Yakima Valley desperately needs more doctors

There is no shortage of apples, grapes or hops in southeast Washington state's Yakima Valley. The same cannot be said for primary care doctors. 

Like many other rural areas of the country, there are not enough doctors in Yakima Valley to meet the demand, according to YakimaHerald.com.

It’s hard to attract doctors to the rural area when many low-income residents and a limited number of residency slots add to the shortage, the newspaper said. In addition, providers spend less time on patients and more hours on meeting ever-increasing documentation requirements.

The area has lost about 19 primary care providers in the last three years, according to Matt Kollman, Chief Operating Officer of Memorial Physicians, which oversees the outpatient clinics of the Virginia Mason Memorial system. Each doctor served about 1,500 to 2,000 patients.

“It feels like we add a lane to the freeway, and there’s just more cars that come on,” Kollman told the newspaper. Despite recruitment efforts, there aren’t enough physicians to fill vacancies.

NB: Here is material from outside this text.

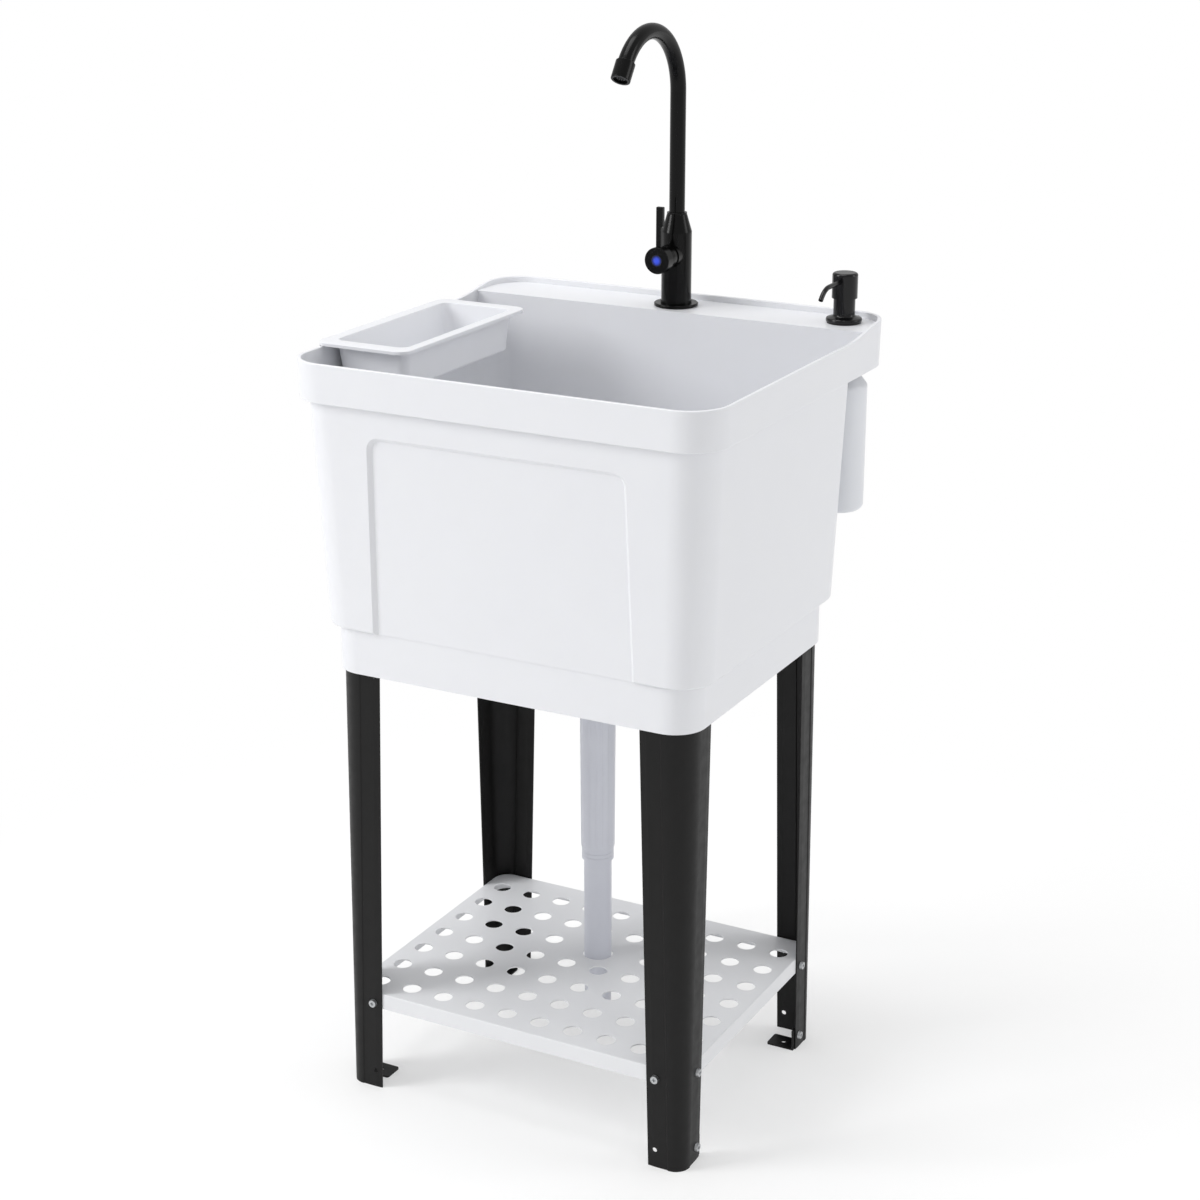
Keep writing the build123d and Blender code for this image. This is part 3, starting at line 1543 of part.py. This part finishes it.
with BuildPart() as drain_tailpiece:
    turned(
        0,
        drain_y,
        [
            (tailpiece_bore, spigot_bottom),
            (spigot_radius, spigot_bottom),
            (spigot_radius, spigot_bottom - tailpiece_flange_thickness),
            (tailpiece_radius, spigot_bottom - tailpiece_flange_thickness),
            (tailpiece_foot_radius, tailpiece_draft_bottom),
            (drain_collar_radius, taper_bottom),
            (outlet_radius, taper_bottom),
            (outlet_radius, taper_bottom + outlet_overlap),
            (tailpiece_foot_bore, tailpiece_draft_bottom + outlet_overlap),
        ],
    )

drain_tailpiece.part.label = "drain_tailpiece"
export_step(drain_tailpiece.part, "parts/drain_tailpiece.step")

with BuildPart() as drain_collar:
    turned(
        0,
        drain_y,
        [
            (outlet_radius, drain_collar_bottom),
            (drain_collar_radius, drain_collar_bottom),
            (drain_collar_radius, taper_bottom),
            (outlet_radius, taper_bottom),
        ],
    )
    for share in (0.35, 0.7):
        groove_level = drain_collar_bottom + share * drain_collar_height
        turned(
            0,
            drain_y,
            [
                (drain_collar_radius - collar_groove, groove_level),
                (drain_collar_radius + collar_groove, groove_level - collar_groove),
                (drain_collar_radius + collar_groove, groove_level + collar_groove),
            ],
            Mode.SUBTRACT,
        )

drain_collar.part.label = "drain_collar"
export_step(drain_collar.part, "parts/drain_collar.step")

with BuildPart() as drain_outlet:
    turned(
        0,
        drain_y,
        [
            (outlet_radius - outlet_wall, outlet_bottom),
            (outlet_tail_radius, outlet_bottom),
            (outlet_tail_radius, outlet_bottom + outlet_tail_length),
            (outlet_radius, outlet_bottom + outlet_tail_length),
            (outlet_radius, taper_bottom + outlet_overlap),
            (outlet_radius - outlet_wall, taper_bottom + outlet_overlap),
        ],
    )

drain_outlet.part.label = "drain_outlet"
export_step(drain_outlet.part, "parts/drain_outlet.step")
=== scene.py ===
from math import cos, pi, radians, sin

import bmesh
import bpy
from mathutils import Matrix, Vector


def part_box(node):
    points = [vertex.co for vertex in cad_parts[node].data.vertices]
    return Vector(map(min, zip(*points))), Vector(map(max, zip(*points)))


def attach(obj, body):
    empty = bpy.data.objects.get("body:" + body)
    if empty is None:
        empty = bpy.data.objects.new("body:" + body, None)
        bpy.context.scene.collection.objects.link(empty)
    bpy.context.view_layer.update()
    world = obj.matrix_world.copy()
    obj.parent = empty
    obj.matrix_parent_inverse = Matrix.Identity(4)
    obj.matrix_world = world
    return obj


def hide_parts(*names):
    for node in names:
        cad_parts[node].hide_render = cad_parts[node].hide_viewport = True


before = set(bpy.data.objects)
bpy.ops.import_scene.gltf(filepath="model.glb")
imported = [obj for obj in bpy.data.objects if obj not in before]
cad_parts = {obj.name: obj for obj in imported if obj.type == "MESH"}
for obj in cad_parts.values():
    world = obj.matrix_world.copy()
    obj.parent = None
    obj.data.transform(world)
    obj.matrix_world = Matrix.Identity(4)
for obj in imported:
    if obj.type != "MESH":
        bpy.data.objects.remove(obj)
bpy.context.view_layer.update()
mm = 0.001

# Studio: a camera at the photograph's place, a pale floor that runs out into white, and soft
# light from the front left with a weaker one from the right.
camera_place = Vector((1.1932, -2.2341, 1.4325))
camera_azimuth = radians(28.03)
camera_elevation = radians(18.89)
camera_sensor = 36.0
camera_lens = 71.23

camera = bpy.data.objects.new("camera", bpy.data.cameras.new("camera"))
camera.data.sensor_width = camera_sensor
camera.data.lens = camera_lens
camera.location = camera_place
camera.rotation_euler = (pi / 2 - camera_elevation, 0, camera_azimuth)
bpy.context.collection.objects.link(camera)
bpy.context.scene.camera = camera
bpy.context.scene.view_settings.view_transform = "Standard"


def linear(code):
    """Turns an sRGB hex colour into the linear values that Blender's sockets hold."""
    channels = [int(code[place:place + 2], 16) / 255 for place in (1, 3, 5)]
    return [c / 12.92 if c <= 0.04045 else ((c + 0.055) / 1.055) ** 2.4 for c in channels] + [1.0]


def add_node(tree, kind, inputs=None, **settings):
    """Adds a node with its settings. Each input takes a value or another node's output socket."""
    node = tree.nodes.new(kind)
    for name, value in settings.items():
        setattr(node, name, value)
    for socket, value in (inputs or {}).items():
        if isinstance(value, bpy.types.NodeSocket):
            tree.links.new(value, node.inputs[socket])
        else:
            node.inputs[socket].default_value = value
    return node


def mesh_piece(name, mesh, material, body):
    """Makes a piece from a bmesh, gives it its material and lets it ride on a body."""
    data = bpy.data.meshes.new(name)
    mesh.to_mesh(data)
    mesh.free()
    piece = bpy.data.objects.new(name, data)
    bpy.context.collection.objects.link(piece)
    piece.data.materials.append(material)
    if body:
        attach(piece, body)
    return piece


floor_half = 12.0
floor_white = "#FCFCFC"
floor_fade_start = 0.42
floor_fade_end = 1.1
floor_white_share = 0.4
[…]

The Association of American Medical Colleges estimates the U.S. could experience a shortage of as many as 100,000 doctors by 2025 and primary care physicians are already in short supply—particularly in rural areas. Frustrations from burnout and time spent on electronic health records ran so high among doctors that more than half of the physicians in a national survey considered leaving the profession in recent years.